Using the records below, count the lines with "overall" in them. Give the number only.

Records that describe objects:
__________

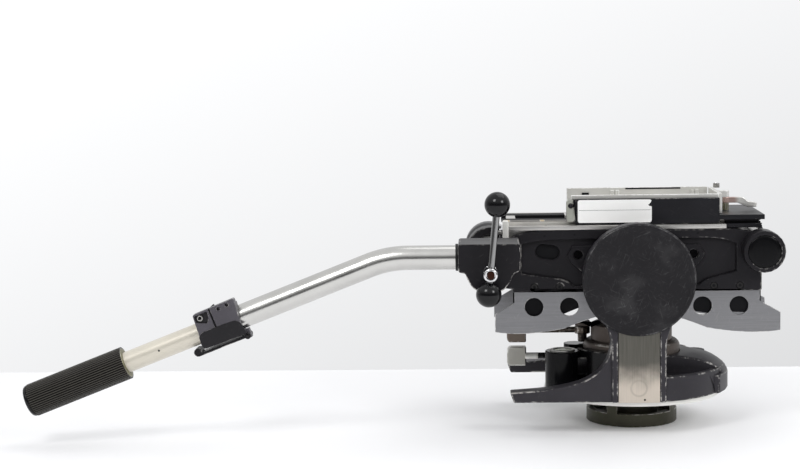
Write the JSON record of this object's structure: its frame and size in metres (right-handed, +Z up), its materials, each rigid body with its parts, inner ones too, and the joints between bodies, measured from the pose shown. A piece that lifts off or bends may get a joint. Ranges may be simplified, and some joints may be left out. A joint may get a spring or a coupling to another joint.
{
  "type": "fluid video head",
  "caption": "Fluid pan and tilt head with a yoke on a flat base, a cradle with a sliding camera plate, and a bent telescoping pan bar with a fluted grip.",
  "frame": {"origin": "centre of the spigot ring's underside, on the pan axis", "axes": "+Z up along the pan axis, +X towards the lens end, -X towards the pan bar, -Y is the side with the pan bar"},
  "size_m": [0.7589, 0.2816, 0.2521],
  "materials": {
    "casting": "satin",
    "black_plate": "satin",
    "ring": "satin",
    "bronze": "satin",
    "bright": "satin",
    "brushed": "satin",
    "steel": "satin",
    "nut": "satin",
    "chrome": "polished",
    "cream_tube": "satin",
    "black_gloss": "gloss",
    "black_matte": "matte",
    "vial": "gloss"
  },
  "bodies": {
    "base": {"spigot_ring": "ring", "base_flange": "bright", "pan_shaft": "steel", "pan_drag_stator": "bronze"},
    "pan_body": {"yoke_casting": "casting", "pan_housing": "bronze", "pan_bearing_lower": "steel", "pan_bearing_upper": "steel", "pan_drag_rotor": "bronze", "level_bezel": "bright", "level_vial": "vial", "brake_post": "bronze", "yoke_face_plate_near": "brushed", "yoke_face_plate_far": "brushed", "drum_cover_near": "casting", "drum_cover_far": "casting", "tilt_bearing_near": "steel", "tilt_bearing_far": "steel", "tilt_drag_stator_near": "bronze", "tilt_drag_stator_far": "bronze"},
    "pan_brake": {"pan_brake_lever": "bright"},
    "tilt_brake": {"tilt_brake_lever": "bright"},
    "pan_drag": {"pan_drag_knob": "black_matte"},
    "platform": {"side_frame_near": "casting", "side_frame_far": "casting", "side_plate_near": "brushed", "side_plate_far": "brushed", "tilt_drag_rotor_near": "bronze", "tilt_drag_rotor_far": "bronze", "front_plug_near": "black_matte", "front_plug_far": "black_matte", "tilt_axle": "steel", "spring_barrel": "bronze", "counterbalance_spring": "steel", "rear_cross_tube": "bright", "front_cross_tube": "bright", "rear_rosette": "steel", "rear_cap_far": "casting", "deck": "bright", "front_block": "black_plate"},
    "slide_lock": {"slide_lock_lever": "chrome"},
    "slide": {"slide_plate": "black_plate", "adapter_tray": "bright", "adapter_end_block": "bright", "lever_pivot_nut": "nut"},
    "adapter_lever": {"adapter_lever": "steel"},
    "thumb_catch": {"thumb_catch": "steel"},
    "pan_bar": {"bar_clamp": "casting", "bar_collar": "black_matte", "bar_tube": "chrome", "telescope_block": "casting"},
    "clamp_screw": {"clamp_screw": "chrome"},
    "tommy_bar": {"tommy_rod": "chrome", "tommy_ball_upper": "black_gloss", "tommy_ball_lower": "black_gloss"},
    "cam_lever": {"cam_lever": "black_plate"},
    "inner_tube": {"inner_tube": "cream_tube", "grip_collar": "cream_tube", "handle_grip": "black_gloss", "grip_end_cap": "black_gloss"}
  },
  "joints": [
    {"name": "pan", "type": "hinge", "parent": "base", "child": "pan_body", "pos_m": [0, 0, 0.06], "axis": [0, 0, 1], "continuous": true},
    {"name": "tilt", "type": "hinge", "parent": "pan_body", "child": "platform", "pos_m": [0, 0, 0.1585], "axis": [0, 1, 0], "range_deg": [-22, 22]},
    {"name": "pan_brake", "type": "hinge", "parent": "pan_body", "child": "pan_brake", "pos_m": [-0.058, 0.014, 0.0648], "axis": [0, 0, 1], "range_deg": [-25, 0]},
    {"name": "tilt_brake", "type": "hinge", "parent": "pan_body", "child": "tilt_brake", "pos_m": [-0.05, 0.014, 0.092], "axis": [0, 0, 1], "range_deg": [-20, 0]},
    {"name": "pan_drag", "type": "hinge", "parent": "pan_body", "child": "pan_drag", "pos_m": [0.068, 0.03, 0.068], "axis": [0, 0, 1], "range_deg": [-135, 135]},
    {"name": "slide", "type": "slide", "parent": "platform", "child": "slide", "axis": [1, 0, 0], "range_m": [-0.04, 0.04]},
    {"name": "adapter_lever", "type": "hinge", "parent": "slide", "child": "adapter_lever", "pos_m": [0.0957, -0.008, 0.2285], "axis": [0, 0, 1], "range_deg": [-50, 50]},
    {"name": "thumb_catch", "type": "hinge", "parent": "slide", "child": "thumb_catch", "pos_m": [-0.065, -0.054, 0.229], "axis": [0, 1, 0], "range_deg": [0, 30]},
    {"name": "slide_lock", "type": "hinge", "parent": "platform", "child": "slide_lock", "pos_m": [-0.1328, -0.04, 0.203], "axis": [1, 0, 0], "range_deg": [0, 60]},
    {"name": "pan_bar", "type": "hinge", "parent": "platform", "child": "pan_bar", "pos_m": [-0.1465, -0.1, 0.1728], "axis": [0, 1, 0], "range_deg": [-45, 90]},
    {"name": "clamp_screw", "type": "hinge", "parent": "pan_bar", "child": "clamp_screw", "pos_m": [-0.1465, -0.14, 0.1728], "axis": [0, 1, 0], "continuous": true},
    {"name": "tommy_bar", "type": "slide", "parent": "clamp_screw", "child": "tommy_bar", "axis": [0.1028, 0, 0.9947], "range_m": [-0.047, 0]},
    {"name": "cam_lever", "type": "hinge", "parent": "pan_bar", "child": "cam_lever", "pos_m": [-0.38546, -0.112, 0.11037], "axis": [0, 1, 0], "range_deg": [-80, 0]},
    {"name": "inner_tube", "type": "slide", "parent": "pan_bar", "child": "inner_tube", "axis": [-0.9317, 0, -0.3633], "range_m": [-0.06, 0.06]}
  ]
}
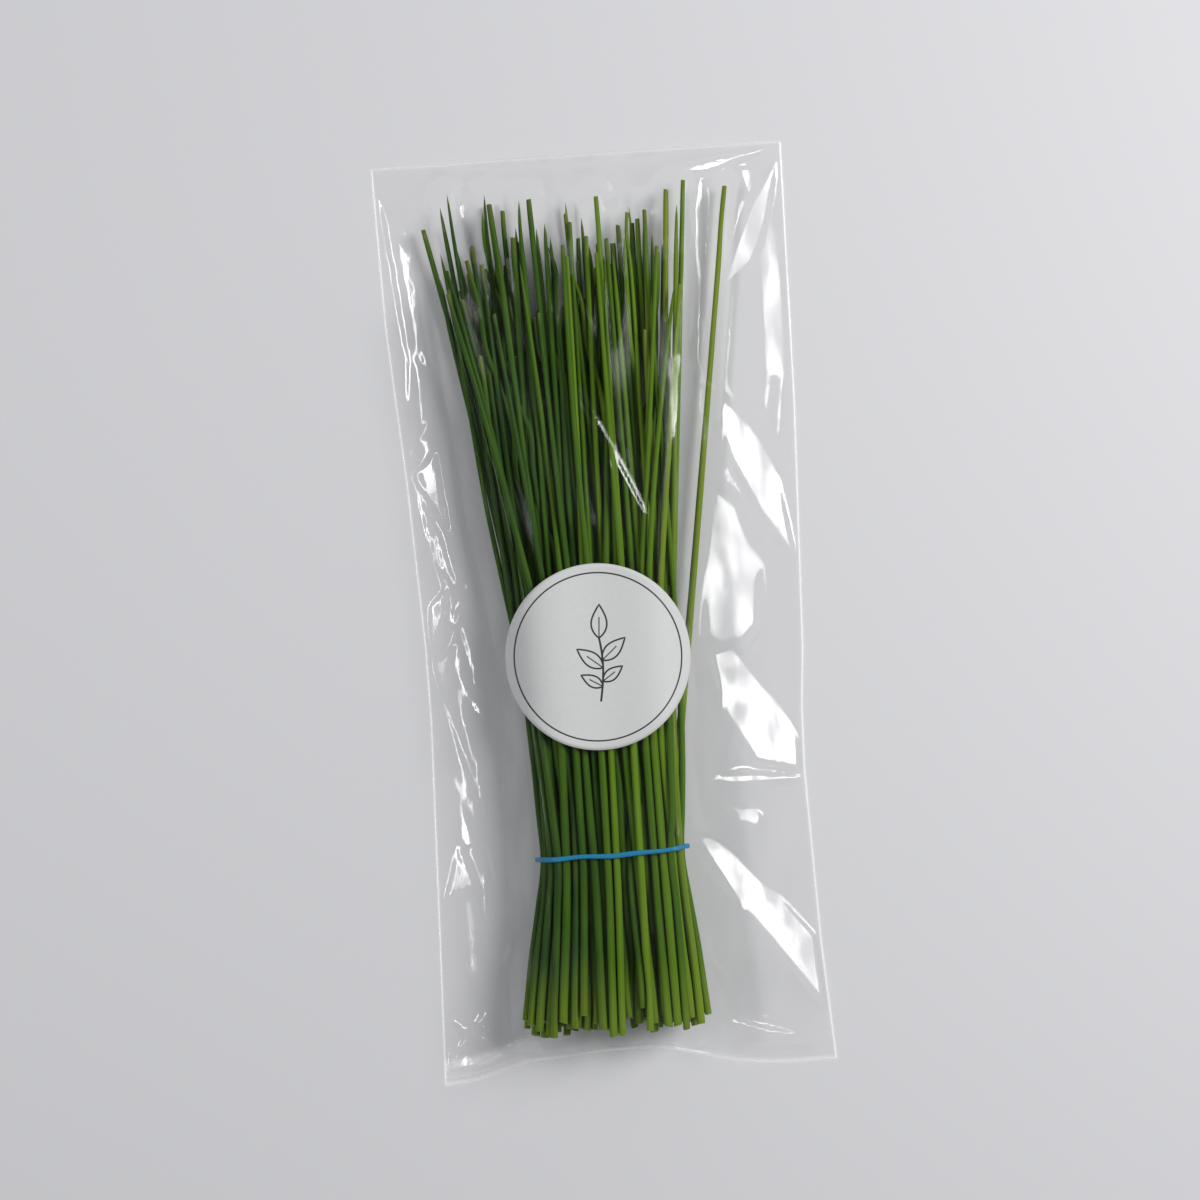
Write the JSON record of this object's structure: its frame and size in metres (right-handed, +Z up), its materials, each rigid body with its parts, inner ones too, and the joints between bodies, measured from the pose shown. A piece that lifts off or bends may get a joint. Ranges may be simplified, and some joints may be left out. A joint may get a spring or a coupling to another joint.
{
  "type": "chive bunch",
  "caption": "Bunch of fresh chives lying on its side, held at the waist by a rubber band, in a clear flat film bag open at the tips, with a round paper label.",
  "frame": {"origin": "on the face the bag rests on, under the middle of the bag", "axes": "+Y from the cut feet of the stems to their tips, along the bag; +X across the bag; +Z up, away from the face it rests on"},
  "size_m": [0.112, 0.251, 0.0226],
  "materials": {
    "clear_film": "clear, glossy, thin",
    "label_paper": "matt white",
    "band_rubber": "matt blue",
    "stem_deep": "dark green, waxy",
    "stem_green": "green, waxy",
    "stem_bright": "yellow-green, waxy"
  },
  "bodies": {
    "root": {"bag": "clear_film", "label": "label_paper", "rubber_band": "band_rubber", "stem_00": "stem_green", "stem_01": "stem_bright", "stem_02": "stem_deep", "stem_03": "stem_bright", "stem_04": "stem_green", "stem_05": "stem_deep", "stem_06": "stem_bright", "stem_07": "stem_deep", "stem_08": "stem_green", "stem_09": "stem_green", "stem_10": "stem_deep", "stem_11": "stem_bright", "stem_12": "stem_deep", "stem_13": "stem_green", "stem_14": "stem_bright", "stem_15": "stem_deep", "stem_16": "stem_bright", "stem_17": "stem_green", "stem_18": "stem_deep", "stem_19": "stem_bright", "stem_20": "stem_deep", "stem_21": "stem_green", "stem_22": "stem_bright", "stem_23": "stem_deep", "stem_24": "stem_bright", "stem_25": "stem_green", "stem_26": "stem_deep", "stem_27": "stem_bright", "stem_28": "stem_deep", "stem_29": "stem_bright", "stem_30": "stem_green", "stem_31": "stem_deep", "stem_32": "stem_bright", "stem_33": "stem_deep", "stem_34": "stem_green", "stem_35": "stem_bright", "stem_36": "stem_deep", "stem_37": "stem_bright", "stem_38": "stem_green", "stem_39": "stem_deep", "stem_40": "stem_bright", "stem_41": "stem_deep", "stem_42": "stem_green", "stem_43": "stem_bright", "stem_44": "stem_deep", "stem_45": "stem_bright", "stem_46": "stem_deep", "stem_47": "stem_green", "stem_48": "stem_bright", "stem_49": "stem_deep", "stem_50": "stem_bright", "stem_51": "stem_green", "stem_52": "stem_deep", "stem_53": "stem_bright", "stem_54": "stem_deep", "stem_55": "stem_green", "stem_56": "stem_bright"}
  },
  "joints": []
}
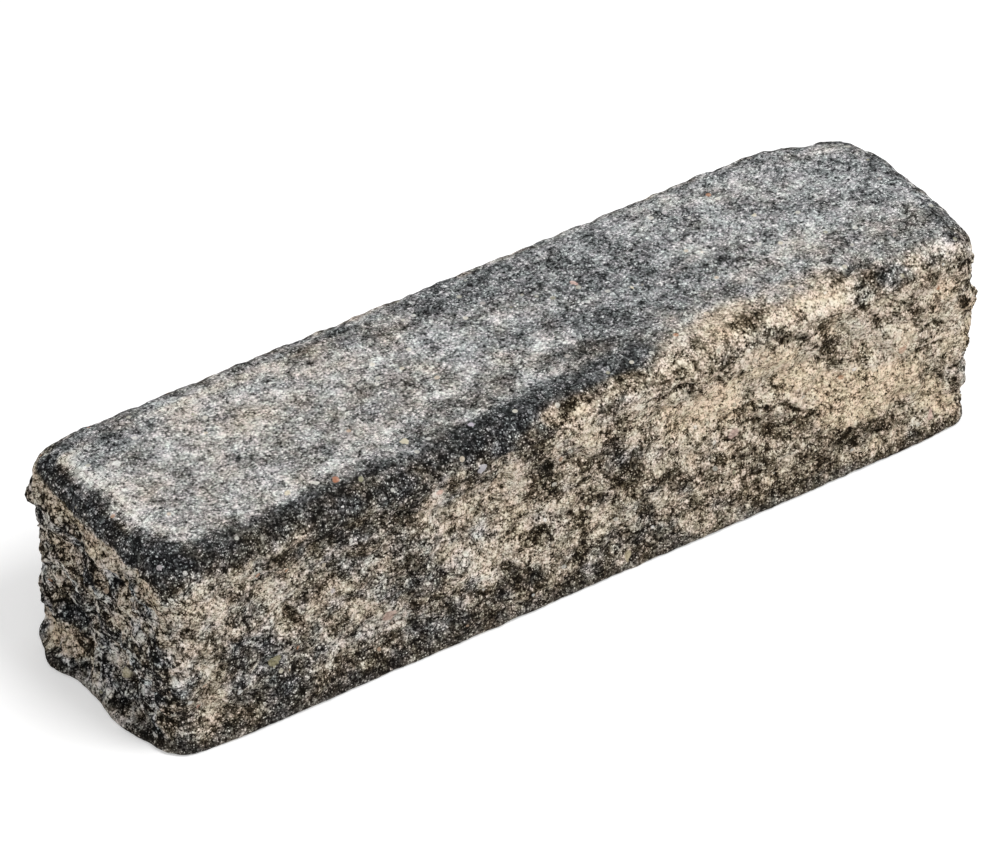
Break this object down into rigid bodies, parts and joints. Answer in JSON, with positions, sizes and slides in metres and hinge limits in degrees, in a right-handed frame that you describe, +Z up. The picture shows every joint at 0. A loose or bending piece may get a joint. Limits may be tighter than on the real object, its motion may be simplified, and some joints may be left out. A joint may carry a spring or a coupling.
{
  "type": "concrete palisade",
  "caption": "Solid concrete bar for edging, steps and low walls, with a smooth rounded top face and rock-faced sides and ends.",
  "frame": {"origin": "middle of the block's nominal 600 by 158 mm outline, on the plane that its flat underside lies on; the foot of the -X end stands out about 5 mm beyond that outline", "axes": "+X along the length, +Y across the width, +Z up through the smooth top face"},
  "size_m": [0.6054, 0.158, 0.146],
  "materials": {
    "concrete": "mottled grey concrete, smooth on top and rough where it is split"
  },
  "bodies": {
    "root": {"palisade": "concrete"}
  },
  "joints": []
}
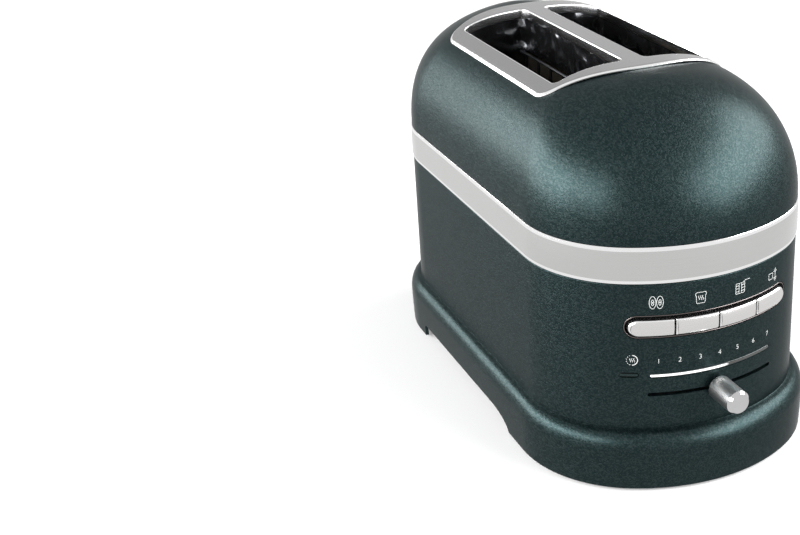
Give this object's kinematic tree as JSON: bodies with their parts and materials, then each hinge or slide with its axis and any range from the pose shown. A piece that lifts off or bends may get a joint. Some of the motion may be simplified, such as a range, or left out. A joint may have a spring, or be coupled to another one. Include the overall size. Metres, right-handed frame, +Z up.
{
  "type": "two-slice toaster",
  "caption": "Automatic two-slice toaster with a domed metal body, a brushed band, bowed control panel, shade slider, push buttons, motorised bread lift and rear crumb tray.",
  "frame": {"origin": "centre of the overall outline in plan, on the surface that the feet stand on", "axes": "+Z up, the control panel faces -Y, +X to the right seen from behind the panel"},
  "size_m": [0.177, 0.34, 0.218],
  "materials": {
    "green_paint": "dark green satin paint with a fine metallic grain",
    "brushed_band": "satin brushed, bright bevelled edges",
    "slot_trim": "satin brushed, bright bevelled edges",
    "black_liner": "glossy black enamel",
    "chrome": "polished chrome plate",
    "satin_chrome": "satin chrome plate",
    "black_plastic": "moulded black plastic",
    "black_rubber": "matt rubber",
    "sheet_steel": "bare bright sheet",
    "wire_steel": "bright drawn wire",
    "mica": "mica sheet with ribbon winding",
    "circuit_board": "green solder mask",
    "light_lens": "clear white lens, lit"
  },
  "bodies": {
    "housing": {"upper_shell": "green_paint", "lower_housing": "green_paint", "trim_band": "brushed_band", "slot_trim": "slot_trim", "base_plate": "black_plastic", "cord_grommet": "black_rubber", "chamber_front_plate": "sheet_steel", "chamber_rear_plate": "sheet_steel", "rubber_foot_front_left": "black_rubber", "rubber_foot_back_left": "black_rubber", "rubber_foot_front_right": "black_rubber", "rubber_foot_back_right": "black_rubber", "base_screw_front_left": "sheet_steel", "base_screw_back_left": "sheet_steel", "base_screw_front_right": "sheet_steel", "base_screw_back_right": "sheet_steel", "slot_liner_left": "black_liner", "slot_liner_right": "black_liner", "reflector_left": "sheet_steel", "reflector_right": "sheet_steel", "heater_outer_left": "mica", "heater_outer_right": "mica", "heater_inner_left": "mica", "heater_inner_right": "mica", "guide_rod_left": "sheet_steel", "guide_rod_right": "sheet_steel", "motor_bridge": "sheet_steel", "lift_motor": "sheet_steel", "button_bezel": "chrome", "panel_board": "circuit_board", "light_bar": "light_lens", "indicator_window": "black_plastic", "slider_track": "black_plastic", "control_board": "circuit_board"},
    "bread_lift": {"bread_carrier_left": "wire_steel", "bread_carrier_right": "wire_steel", "lift_bracket": "sheet_steel", "lift_rack": "black_plastic"},
    "pinion": {"motor_pinion": "black_plastic"},
    "outer_guide_left": {"guide_outer_left": "wire_steel"},
    "outer_guide_right": {"guide_outer_right": "wire_steel"},
    "inner_guide_left": {"guide_inner_left": "wire_steel"},
    "inner_guide_right": {"guide_inner_right": "wire_steel"},
    "tray": {"crumb_tray": "sheet_steel", "crumb_tray_handle": "green_paint"},
    "bagel_key": {"bagel_button": "satin_chrome"},
    "reheat_key": {"reheat_button": "satin_chrome"},
    "sandwich_key": {"sandwich_button": "satin_chrome"},
    "lift_key": {"lift_button": "satin_chrome"},
    "shade_slider": {"slider_carriage": "black_plastic", "slider_knob": "chrome"}
  },
  "joints": [
    {"name": "lift_slide", "type": "slide", "parent": "housing", "child": "bread_lift", "axis": [0, 0, 1], "range_m": [-0.075, 0]},
    {"name": "pinion_spin", "type": "hinge", "parent": "housing", "child": "pinion", "pos_m": [0.00875, -0.064, 0.118], "axis": [0, 1, 0], "range_deg": [-493, 0]},
    {"name": "outer_guide_left_tilt", "type": "hinge", "parent": "housing", "child": "outer_guide_left", "pos_m": [-0.046, 0.017, 0.032], "axis": [0, 1, 0], "range_deg": [0, 5.1]},
    {"name": "outer_guide_right_tilt", "type": "hinge", "parent": "housing", "child": "outer_guide_right", "pos_m": [0.046, 0.017, 0.032], "axis": [0, 1, 0], "range_deg": [-5.1, 0]},
    {"name": "inner_guide_left_tilt", "type": "hinge", "parent": "housing", "child": "inner_guide_left", "pos_m": [-0.012, 0.017, 0.032], "axis": [0, 1, 0], "range_deg": [-5.1, 0]},
    {"name": "inner_guide_right_tilt", "type": "hinge", "parent": "housing", "child": "inner_guide_right", "pos_m": [0.012, 0.017, 0.032], "axis": [0, 1, 0], "range_deg": [0, 5.1]},
    {"name": "tray_slide", "type": "slide", "parent": "housing", "child": "tray", "axis": [0, 1, 0], "range_m": [0, 0.225]},
    {"name": "bagel_press", "type": "slide", "parent": "housing", "child": "bagel_key", "axis": [0, 1, 0], "range_m": [0, 0.002], "stiffness_N_per_m": 600},
    {"name": "reheat_press", "type": "slide", "parent": "housing", "child": "reheat_key", "axis": [0, 1, 0], "range_m": [0, 0.002], "stiffness_N_per_m": 600},
    {"name": "sandwich_press", "type": "slide", "parent": "housing", "child": "sandwich_key", "axis": [0, 1, 0], "range_m": [0, 0.002], "stiffness_N_per_m": 600},
    {"name": "lift_press", "type": "slide", "parent": "housing", "child": "lift_key", "axis": [0, 1, 0], "range_m": [0, 0.002], "stiffness_N_per_m": 600},
    {"name": "shade_swing", "type": "hinge", "parent": "housing", "child": "shade_slider", "pos_m": [0, -0.04805, 0.0568], "axis": [0, 0, 1], "range_deg": [-20.4, 20.4]}
  ],
  "couplings": [
    {"joint": "pinion_spin", "follows": "lift_slide", "rad_per_m": 114.29},
    {"joint": "outer_guide_left_tilt", "follows": "lift_slide", "rad_per_m": -1.1636},
    {"joint": "outer_guide_right_tilt", "follows": "lift_slide", "rad_per_m": 1.1636},
    {"joint": "inner_guide_left_tilt", "follows": "lift_slide", "rad_per_m": 1.1636},
    {"joint": "inner_guide_right_tilt", "follows": "lift_slide", "rad_per_m": -1.1636}
  ]
}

__________

| Answer |
2